Nouns are grounded to objects in the world: things that have persistency, that you can grab and manipulate, The full notion of an object only starts to make sense when you have persistency of it, which can only happen in video-like data or environments, ideally on a real robot. Not all vers are so physical of course! Think of democracy, love...

Verbs are grounded in actions: they are not persistent but fleeting, they usually happen over a time span, they are your way of changing the state of the world. Again, this concept really only makes sense when we deal with temporal data (videos, environment etc).

There are more kinds of words (parts-of-speech as linguists call it). For example adjectives/adverb specify a noun/verb: the surface or how it tastes to, how fast something happened.

What is a sentence?

Losely following Wittgenstein, a sentence connects the more atomic ideas/concepts, shows their relation to each.

A sentence tells a very short story; several sentences tell longer stories. Alternative formulation: a sentence elicits imagining a scene in the listener’s mind.

A sentence has intent (see the field of pragmatics in linguistics). It wants you to do or think a certain way.

What are some online definitions?


In the context of grounding?

A sentence can literally describe a scene in a video or image.

In image caption dataset a sentence is usually a concise summary of the visual scene in the image.

In video datasts sentences are often less related to the actual visual content and more pragmatic und functional from the people talking in the video. Unless the sentences are explicit annotations from crowdworkers tasked to e.g. “summarize the video”.

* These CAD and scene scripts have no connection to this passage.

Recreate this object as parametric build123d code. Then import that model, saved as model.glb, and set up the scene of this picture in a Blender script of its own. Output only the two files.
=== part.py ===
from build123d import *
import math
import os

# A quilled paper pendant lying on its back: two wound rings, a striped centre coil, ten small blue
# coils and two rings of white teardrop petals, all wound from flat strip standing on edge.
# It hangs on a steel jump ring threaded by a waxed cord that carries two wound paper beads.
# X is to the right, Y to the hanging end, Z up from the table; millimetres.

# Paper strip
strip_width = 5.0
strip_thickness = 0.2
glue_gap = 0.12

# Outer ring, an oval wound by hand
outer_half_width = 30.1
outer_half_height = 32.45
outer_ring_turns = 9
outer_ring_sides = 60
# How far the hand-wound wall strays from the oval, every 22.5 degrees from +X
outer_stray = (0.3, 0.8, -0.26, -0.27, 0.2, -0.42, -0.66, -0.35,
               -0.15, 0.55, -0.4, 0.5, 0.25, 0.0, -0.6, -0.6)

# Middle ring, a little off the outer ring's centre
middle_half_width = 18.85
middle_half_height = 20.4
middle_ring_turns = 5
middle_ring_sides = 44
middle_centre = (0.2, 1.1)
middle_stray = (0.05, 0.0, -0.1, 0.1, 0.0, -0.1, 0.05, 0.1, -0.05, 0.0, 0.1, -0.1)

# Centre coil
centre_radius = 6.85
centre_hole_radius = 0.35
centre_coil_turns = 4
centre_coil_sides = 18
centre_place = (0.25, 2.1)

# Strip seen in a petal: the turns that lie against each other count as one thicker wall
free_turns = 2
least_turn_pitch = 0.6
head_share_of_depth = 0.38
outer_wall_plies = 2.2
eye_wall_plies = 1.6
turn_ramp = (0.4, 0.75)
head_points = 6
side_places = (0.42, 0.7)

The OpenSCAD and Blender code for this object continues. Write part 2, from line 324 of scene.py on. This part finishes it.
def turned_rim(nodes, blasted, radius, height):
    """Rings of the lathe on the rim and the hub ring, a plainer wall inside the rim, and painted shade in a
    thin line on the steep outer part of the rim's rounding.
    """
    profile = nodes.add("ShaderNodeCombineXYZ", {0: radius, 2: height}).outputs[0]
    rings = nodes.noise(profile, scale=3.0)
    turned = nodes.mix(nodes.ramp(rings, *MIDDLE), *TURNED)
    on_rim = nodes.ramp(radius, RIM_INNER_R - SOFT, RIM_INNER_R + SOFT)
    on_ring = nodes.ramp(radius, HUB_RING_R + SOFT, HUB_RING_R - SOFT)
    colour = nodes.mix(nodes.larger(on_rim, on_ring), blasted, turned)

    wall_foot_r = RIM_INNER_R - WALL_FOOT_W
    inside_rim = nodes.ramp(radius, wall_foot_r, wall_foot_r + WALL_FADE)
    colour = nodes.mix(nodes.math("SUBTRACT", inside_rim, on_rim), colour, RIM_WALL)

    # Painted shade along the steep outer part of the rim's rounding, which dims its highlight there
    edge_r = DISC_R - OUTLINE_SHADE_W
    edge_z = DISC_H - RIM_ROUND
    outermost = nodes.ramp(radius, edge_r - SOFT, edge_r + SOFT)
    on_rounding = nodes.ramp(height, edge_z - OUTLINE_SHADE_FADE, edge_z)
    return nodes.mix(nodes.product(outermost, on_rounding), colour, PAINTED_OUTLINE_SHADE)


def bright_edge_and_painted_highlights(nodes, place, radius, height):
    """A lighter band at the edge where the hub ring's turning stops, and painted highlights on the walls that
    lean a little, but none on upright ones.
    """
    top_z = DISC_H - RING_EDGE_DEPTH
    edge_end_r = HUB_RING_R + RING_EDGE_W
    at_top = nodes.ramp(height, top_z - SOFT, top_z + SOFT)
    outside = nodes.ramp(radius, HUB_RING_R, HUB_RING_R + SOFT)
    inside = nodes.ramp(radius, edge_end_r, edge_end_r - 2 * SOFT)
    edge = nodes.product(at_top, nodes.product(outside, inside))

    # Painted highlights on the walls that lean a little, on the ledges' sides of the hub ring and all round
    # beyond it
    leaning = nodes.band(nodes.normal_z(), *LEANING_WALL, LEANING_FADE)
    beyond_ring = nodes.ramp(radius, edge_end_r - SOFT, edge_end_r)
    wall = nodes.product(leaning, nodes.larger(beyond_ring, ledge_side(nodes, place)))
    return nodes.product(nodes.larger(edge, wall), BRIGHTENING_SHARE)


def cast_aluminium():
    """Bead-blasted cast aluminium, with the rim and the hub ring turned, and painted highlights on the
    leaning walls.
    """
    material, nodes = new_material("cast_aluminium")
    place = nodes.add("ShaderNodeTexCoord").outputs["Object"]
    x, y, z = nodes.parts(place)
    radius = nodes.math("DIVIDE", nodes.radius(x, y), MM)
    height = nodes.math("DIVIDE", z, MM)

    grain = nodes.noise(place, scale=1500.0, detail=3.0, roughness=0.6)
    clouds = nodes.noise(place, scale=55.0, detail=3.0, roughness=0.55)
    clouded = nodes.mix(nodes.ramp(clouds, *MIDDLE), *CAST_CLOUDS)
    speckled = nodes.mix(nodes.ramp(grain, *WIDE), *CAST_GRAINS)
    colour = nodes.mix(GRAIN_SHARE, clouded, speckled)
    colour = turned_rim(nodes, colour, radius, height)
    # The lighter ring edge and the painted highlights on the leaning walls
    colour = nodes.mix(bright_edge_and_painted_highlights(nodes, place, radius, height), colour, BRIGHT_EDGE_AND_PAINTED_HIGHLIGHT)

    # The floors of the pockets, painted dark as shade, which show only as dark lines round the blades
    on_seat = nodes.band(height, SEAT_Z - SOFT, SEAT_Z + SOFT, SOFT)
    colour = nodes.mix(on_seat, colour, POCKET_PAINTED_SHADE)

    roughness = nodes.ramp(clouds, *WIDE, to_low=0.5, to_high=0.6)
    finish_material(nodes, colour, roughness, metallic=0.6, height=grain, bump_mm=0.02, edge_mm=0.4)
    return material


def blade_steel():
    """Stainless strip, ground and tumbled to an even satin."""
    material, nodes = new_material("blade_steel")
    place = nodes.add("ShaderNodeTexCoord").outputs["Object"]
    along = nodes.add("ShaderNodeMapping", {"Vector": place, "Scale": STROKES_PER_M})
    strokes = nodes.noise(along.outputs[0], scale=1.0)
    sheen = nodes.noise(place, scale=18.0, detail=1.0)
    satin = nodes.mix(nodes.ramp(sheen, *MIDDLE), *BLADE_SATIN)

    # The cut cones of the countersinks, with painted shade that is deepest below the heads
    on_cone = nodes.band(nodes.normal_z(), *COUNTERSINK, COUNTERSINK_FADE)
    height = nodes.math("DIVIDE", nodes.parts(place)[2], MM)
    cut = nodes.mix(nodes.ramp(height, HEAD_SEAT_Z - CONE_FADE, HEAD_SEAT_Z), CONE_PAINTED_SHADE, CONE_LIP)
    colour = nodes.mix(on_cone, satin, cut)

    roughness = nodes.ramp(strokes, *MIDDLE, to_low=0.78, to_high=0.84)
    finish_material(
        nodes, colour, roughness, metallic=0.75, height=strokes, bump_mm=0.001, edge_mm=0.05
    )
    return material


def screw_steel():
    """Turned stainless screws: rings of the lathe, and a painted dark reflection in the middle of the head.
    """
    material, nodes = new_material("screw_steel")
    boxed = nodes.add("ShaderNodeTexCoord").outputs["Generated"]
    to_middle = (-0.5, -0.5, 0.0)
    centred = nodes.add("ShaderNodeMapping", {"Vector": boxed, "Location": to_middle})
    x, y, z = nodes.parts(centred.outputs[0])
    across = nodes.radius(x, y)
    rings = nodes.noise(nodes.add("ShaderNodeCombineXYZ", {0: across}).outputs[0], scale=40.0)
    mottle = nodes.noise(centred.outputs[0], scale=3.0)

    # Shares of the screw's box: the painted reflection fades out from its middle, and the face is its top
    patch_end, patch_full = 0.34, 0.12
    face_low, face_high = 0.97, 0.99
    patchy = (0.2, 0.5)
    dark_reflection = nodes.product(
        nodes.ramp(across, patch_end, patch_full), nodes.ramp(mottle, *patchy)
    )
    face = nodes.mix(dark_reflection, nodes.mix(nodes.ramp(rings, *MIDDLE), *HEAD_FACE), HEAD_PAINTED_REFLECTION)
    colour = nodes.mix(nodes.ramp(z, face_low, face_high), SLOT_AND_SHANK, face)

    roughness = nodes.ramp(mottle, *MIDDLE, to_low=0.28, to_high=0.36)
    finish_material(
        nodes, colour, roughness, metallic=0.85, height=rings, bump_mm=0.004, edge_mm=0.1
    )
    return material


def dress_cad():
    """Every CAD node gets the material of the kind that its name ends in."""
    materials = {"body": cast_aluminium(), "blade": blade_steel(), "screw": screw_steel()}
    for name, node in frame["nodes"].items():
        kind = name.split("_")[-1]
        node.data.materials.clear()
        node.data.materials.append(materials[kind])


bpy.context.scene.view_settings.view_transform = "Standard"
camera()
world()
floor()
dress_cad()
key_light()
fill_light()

In action/environment grounding sentences are very task-oriented: instructions, clarifying questions and so on.

What is an image?


What is a video?

What is an environment?

What is an action?

RL perspective

lexically: a verb

Additionally: language itself is an action, trivially because speaking requires motor control. but on a more suitable conceptual level, pragmatics and discourse take that approach to language

What is grounding?

look at Timothy O'Donnell's Techaide conference talk or the corresponding paper

symbol grounding

What is communication?

What is an object?

What is a modality?

Also, does it make sense to say tokenized language is a modality? Surely not during actual language acquisition but maybe a reasonable assumption when we consider an agent that already knows language.

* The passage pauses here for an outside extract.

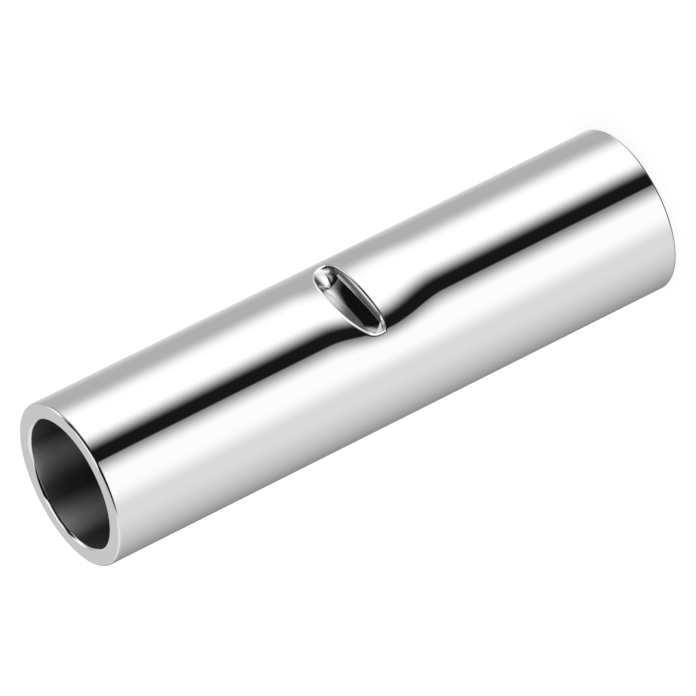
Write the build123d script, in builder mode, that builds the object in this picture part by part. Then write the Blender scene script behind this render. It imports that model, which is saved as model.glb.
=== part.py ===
"""Butt splice connector: a plated copper tube, open at both ends, with a wire stop pressed
into the middle of one side.

Millimetres. The tube stands on its lower end: Z runs up the bore, the origin is at the
centre of the lower end, and the press mark faces -Y.
"""

import os
from math import acos, cos, degrees, pi, radians, sin, sqrt

from build123d import *

# The tube
bore_diameter = 7.1
wall = 0.95
length = 34.5
edge_round = 0.16  # outer corner of each end
mouth_chamfer = 0.12  # inner corner of each end

# The press mark, left by a punch with a flat side below and a rounded nose, which slopes
# away from the flat side and is hollow from left to right
flat_below_middle = 0.39  # the flat side, below the middle of the tube
mark_depth = 1.11  # at the flat side, halfway between the mark's two ends
nose_radius = 3.75
nose_slope = 9.5  # degrees, where the nose starts at the flat side
nose_hollow_radius = 20
nose_corner = 0.25  # between the nose and the flat side
rim_round = 0.12
punch_swing = 40  # degrees about the hollow's axis, enough to reach across the tube

# The wall that the punch pushes into the bore is the wire stop
stop_corner_round = 0.3

# The press also draws the wall around the mark into a shallow dish
dish_depth = 0.36
dish_beyond_nose = 0.55  # lengthwise, past the pushed-in wall
dish_beyond_stop = 12  # degrees, past the ends of the stop
dish_lip = 0.004  # how far the dish's surface runs out above the round wall
dish_steps = 24  # surface points across the dish, each way

# The bore is drawn in a little all round at the stop
waist_depth = 0.01
waist_beyond_dish = 0.15

bore_radius = bore_diameter / 2
outer_radius = bore_radius + wall
flat_height = length / 2 - flat_below_middle
mark_floor = outer_radius - mark_depth  # from the tube's axis, as the next two are
nose_centre = mark_floor + nose_radius * cos(radians(nose_slope))
stop_floor = mark_floor - wall
nose_drop = nose_radius * sin(radians(nose_slope))  # its centre's, below the flat side
nose_height = flat_height - nose_drop
mark_height = sqrt(nose_radius**2 - (nose_centre - outer_radius) ** 2) - nose_drop
clear_of_tube = nose_centre + outer_radius
hollow_axis = Axis((0, nose_hollow_radius - mark_floor, 0), (0, 0, 1))
dish_half_length = mark_height + wall + dish_beyond_nose
dish_half_angle = degrees(acos(stop_floor / bore_radius)) + dish_beyond_stop


def outside_dish(radius):
    """All that lies outside a round wall of this radius once the press has dished it."""
    rows = []
    for i in range(dish_steps + 1):
        along = 2 * i / dish_steps - 1
        row = []
        for j in range(dish_steps + 1):
            around = 2 * j / dish_steps - 1
            share = (cos(along * pi / 2) * cos(around * pi / 2)) ** 2
            reach = radius + dish_lip - (dish_depth + dish_lip) * share
            angle = radians(around * dish_half_angle)
            height = flat_height + along * dish_half_length
            row.append(Vector(reach * sin(angle), -reach * cos(angle), height))
        rows.append(row)
    surface = Face.make_surface_from_array_of_points(rows, tol=0.001)
    return Solid.extrude(surface, Vector(0, -clear_of_tube, 0))


# Side view of the punch, with its flat side level at the bottom
with BuildSketch(Plane.YZ) as punch_side:
    with BuildLine():
        CenterArc((-nose_centre, nose_height), nose_radius, nose_slope, 90 - nose_slope)
        Polyline(
            (-nose_centre, nose_height + nose_radius),
            (-clear_of_tube, nose_height + nose_radius),
            (-clear_of_tube, flat_height),
            (-mark_floor, flat_height),
        )
    make_face()
    fillet(punch_side.vertices().sort_by(Axis.X)[-1], nose_corner)

# The hollow across the nose comes from swinging the side view about the hollow's axis
with BuildPart() as punch:
    add(punch_side.sketch.rotate(hollow_axis, -punch_swing / 2))
    revolve(axis=hollow_axis, revolution_arc=punch_swing)

# The pushed-in wall keeps about its thickness, so the stop is the punch grown by the wall,
# but straight across
with BuildSketch(Plane.YZ) as stop_side:
    offset(punch_side.sketch_local, amount=wall)

# The space inside the tube
with BuildPart() as bore:
    with BuildSketch(Plane.XZ):
        with BuildLine():
            mouth_radius = bore_radius + mouth_chamfer
            waist_half_length = dish_half_length + waist_beyond_dish
            waist_low = (bore_radius, flat_height - waist_half_length)
            waist_high = (bore_radius, flat_height + waist_half_length)
            ThreePointArc(waist_low, (bore_radius - waist_depth, flat_height), waist_high)
            Polyline(
                waist_high,
                (bore_radius, length - mouth_chamfer),
                (mouth_radius, length),
                (0, length),
                (0, 0),
                (mouth_radius, 0),
                (bore_radius, mouth_chamfer),
                waist_low,
            )
        make_face()
    revolve(axis=Axis.Z)
    add(outside_dish(bore_radius), mode=Mode.SUBTRACT)
    extrude(stop_side.sketch, amount=outer_radius, both=True, mode=Mode.SUBTRACT)
    stop_corners = edges(Select.LAST).filter_by(Axis.X, reverse=True).sort_by(Axis.Z)
    fillet(stop_corners, stop_corner_round)

with BuildPart() as splice_barrel:
    Cylinder(outer_radius, length, align=(Align.CENTER, Align.CENTER, Align.MIN))
    fillet(edges().filter_by(GeomType.CIRCLE), edge_round)
    add(bore.part, mode=Mode.SUBTRACT)
    add(outside_dish(outer_radius), mode=Mode.SUBTRACT)
    add(punch.part, mode=Mode.SUBTRACT)
    mark_rim = edges(Select.NEW).filter_by(GeomType.BSPLINE)
    fillet(mark_rim, rim_round)

splice_barrel.part.label = "splice_barrel"
os.makedirs("parts", exist_ok=True)
export_step(splice_barrel.part, "parts/splice_barrel.step")
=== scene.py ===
"""Studio picture of a butt splice connector: a tin-plated copper tube, open at both ends, with
a wire stop pressed into the middle of one side.

The tube stands on its lower end on a white floor. A light tent, which only reflections see,
stands around it: its softboxes and flags are the bright and dark bands in the metal.
"""

from math import cos, pi, radians, sin, tan

import bpy
import numpy as np
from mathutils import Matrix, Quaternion, Vector


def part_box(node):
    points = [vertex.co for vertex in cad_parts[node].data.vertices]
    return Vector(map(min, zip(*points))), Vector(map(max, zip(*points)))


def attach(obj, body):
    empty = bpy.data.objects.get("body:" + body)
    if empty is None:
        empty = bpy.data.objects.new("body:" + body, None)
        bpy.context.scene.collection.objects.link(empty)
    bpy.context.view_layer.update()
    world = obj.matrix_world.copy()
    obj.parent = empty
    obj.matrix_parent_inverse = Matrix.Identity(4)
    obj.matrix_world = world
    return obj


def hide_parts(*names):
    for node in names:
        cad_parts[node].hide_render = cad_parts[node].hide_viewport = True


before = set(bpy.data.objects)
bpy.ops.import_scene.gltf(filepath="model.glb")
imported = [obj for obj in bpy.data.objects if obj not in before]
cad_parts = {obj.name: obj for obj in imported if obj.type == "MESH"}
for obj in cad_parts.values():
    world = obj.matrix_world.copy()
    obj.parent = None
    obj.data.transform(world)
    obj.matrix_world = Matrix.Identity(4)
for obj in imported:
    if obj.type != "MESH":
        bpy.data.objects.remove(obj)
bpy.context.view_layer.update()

MM = 0.001
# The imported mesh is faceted, so it reaches less far on some sides than on others. The least
# reach keeps this tube inside its box
low_corner, high_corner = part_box("splice_barrel")
length = (high_corner.z - low_corner.z) / MM
outer_radius = min(-low_corner.x, high_corner.x, -low_corner.y, high_corner.y) / MM

# The tube's other sizes, in millimetres
bore_radius = 3.55
wall = 0.95
edge_round = 0.16  # outer corner of each end
mouth_chamfer = 0.12  # inner corner of each end
mouth_ease = 0.03  # of the chamfer's own two corners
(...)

(references: AI Coffee Break video, Morency's survey paper...)

What is a body?

I was asked this question in an interview (though more like "what is the role of embodiment")...

My personal answers before consulting the literature:

First intuitive answer: when you close your eyes you have a model of your body, can mentally access it

More formally maybe: a body is that part of the environment of which you have the best model because you have direct access to its internal state. Also: a body is a tool of the environment (something you can manipulate to change the environment), but it is a tool you always have access to, even if you don't want it. Normal tools, like a knife, are only temporarily with you and have to be discarded if you want to use another tool. In that sense, a phone might slowly become part of the body?

A body is the direct source of sensory information. It is the sensory interface (and can be used surprisingly versatile: see "seeing" with tongue from neuroscience)

Before I go into the literature, I would expect, if I go deep enough, that I end up reading about Friston's Markov blankets at some point

Cite Joanna Bryson's Embodiment and Memetics paper?

In Dhruv Batra's NAACL keynote talk on "From Disembodied to Embodied Multimodal Learning" he defines embodiment (not a body though!) as simply: agents acting in environments, in contrast to static datasets. Is this already a full body if it is something like BabyAI though?